On Thu, Apr 18, 2019 at 8:42 AM Alexander Potapenko <glider at google.com> wrote:
>
> When passed to an allocator (either pagealloc or SL[AOU]B), __GFP_NOINIT
> tells it to not initialize the requested memory if the init_allocations
> boot option is enabled. This can be useful in the cases the newly
> allocated memory is going to be initialized by the caller right away.
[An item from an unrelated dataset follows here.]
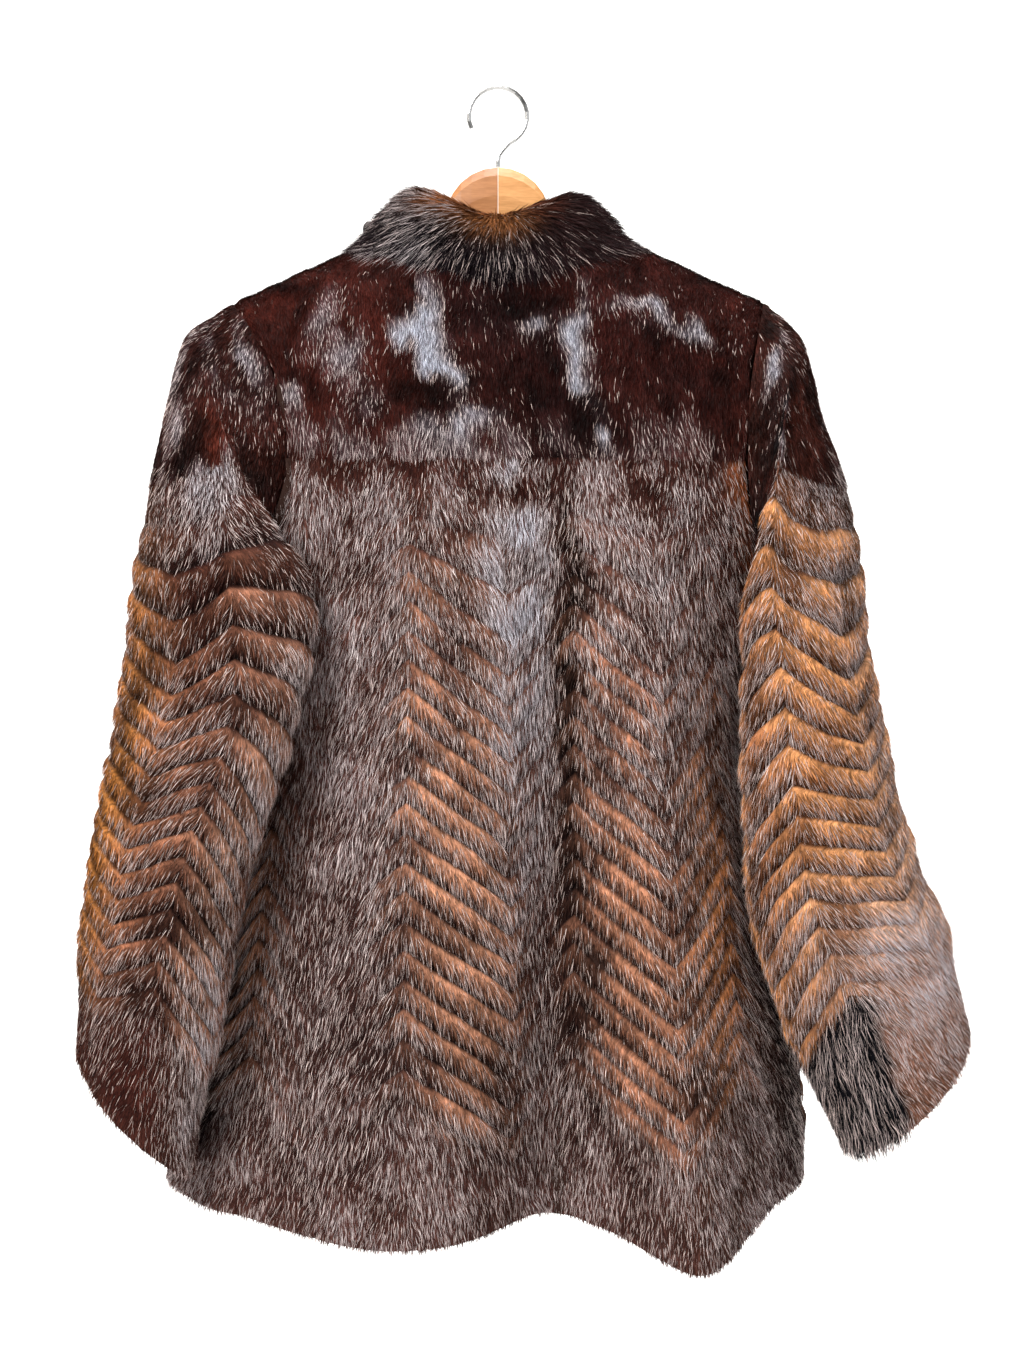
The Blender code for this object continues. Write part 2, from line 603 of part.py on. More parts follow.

Maybe add "... as seen when the slab allocator needs to allocate new
pages from the page allocator." just to help clarify it here (instead
of from the end of the commit log where you mention it offhand).

>
> __GFP_NOINIT basically defeats the hardening against information leaks
> provided by the init_allocations feature, so one should use it with
> caution.
>
> This patch also adds __GFP_NOINIT to alloc_pages() calls in SL[AOU]B.
>
> Signed-off-by: Alexander Potapenko <glider at google.com>
> Cc: Andrew Morton <akpm at linux-foundation.org>
> Cc: Masahiro Yamada <yamada.masahiro at socionext.com>
> Cc: James Morris <jmorris at namei.org>
> Cc: "Serge E. Hallyn" <serge at hallyn.com>
> Cc: Nick Desaulniers <ndesaulniers at google.com>
> Cc: Kostya Serebryany <kcc at google.com>
> Cc: Dmitry Vyukov <dvyukov at google.com>
> Cc: Kees Cook <keescook at chromium.org>
> Cc: Sandeep Patil <sspatil at android.com>
> Cc: Laura Abbott <labbott at redhat.com>
> Cc: Randy Dunlap <rdunlap at infradead.org>
> Cc: Jann Horn <jannh at google.com>
> Cc: Mark Rutland <mark.rutland at arm.com>
> Cc: Qian Cai <cai at lca.pw>
> Cc: Vlastimil Babka <vbabka at suse.cz>
> Cc: linux-mm at kvack.org
> Cc: linux-security-module at vger.kernel.org
> Cc: kernel-hardening at lists.openwall.com
> ---
>  include/linux/gfp.h | 6 +++++-
>  include/linux/mm.h  | 2 +-
>  kernel/kexec_core.c | 2 +-
>  mm/slab.c           | 2 +-
>  mm/slob.c           | 1 +
>  mm/slub.c           | 1 +
>  6 files changed, 10 insertions(+), 4 deletions(-)
>
> diff --git a/include/linux/gfp.h b/include/linux/gfp.h
> index fdab7de7490d..66d7f5604fe2 100644
> --- a/include/linux/gfp.h
> +++ b/include/linux/gfp.h
> @@ -44,6 +44,7 @@ struct vm_area_struct;
>  #else
>  #define ___GFP_NOLOCKDEP       0
>  #endif
> +#define ___GFP_NOINIT          0x1000000u
>  /* If the above are modified, __GFP_BITS_SHIFT may need updating */

I think you want to add NOINIT below GFP_ACCOUNT, update NOLOCKDEP and
then adjust GFP_BITS_SHIFT differently, noted below.

>
>  /*
> @@ -208,16 +209,19 @@ struct vm_area_struct;
>   * %__GFP_COMP address compound page metadata.
>   *
>   * %__GFP_ZERO returns a zeroed page on success.
> + *
> + * %__GFP_NOINIT requests non-initialized memory from the underlying allocator.
>   */
>  #define __GFP_NOWARN   ((__force gfp_t)___GFP_NOWARN)
>  #define __GFP_COMP     ((__force gfp_t)___GFP_COMP)
>  #define __GFP_ZERO     ((__force gfp_t)___GFP_ZERO)
> +#define __GFP_NOINIT   ((__force gfp_t)___GFP_NOINIT)
>
>  /* Disable lockdep for GFP context tracking */
>  #define __GFP_NOLOCKDEP ((__force gfp_t)___GFP_NOLOCKDEP)
>
>  /* Room for N __GFP_FOO bits */
> -#define __GFP_BITS_SHIFT (23 + IS_ENABLED(CONFIG_LOCKDEP))
> +#define __GFP_BITS_SHIFT (25)

This should just be 24 + ...   with the bit field added above NOLOCKDEP.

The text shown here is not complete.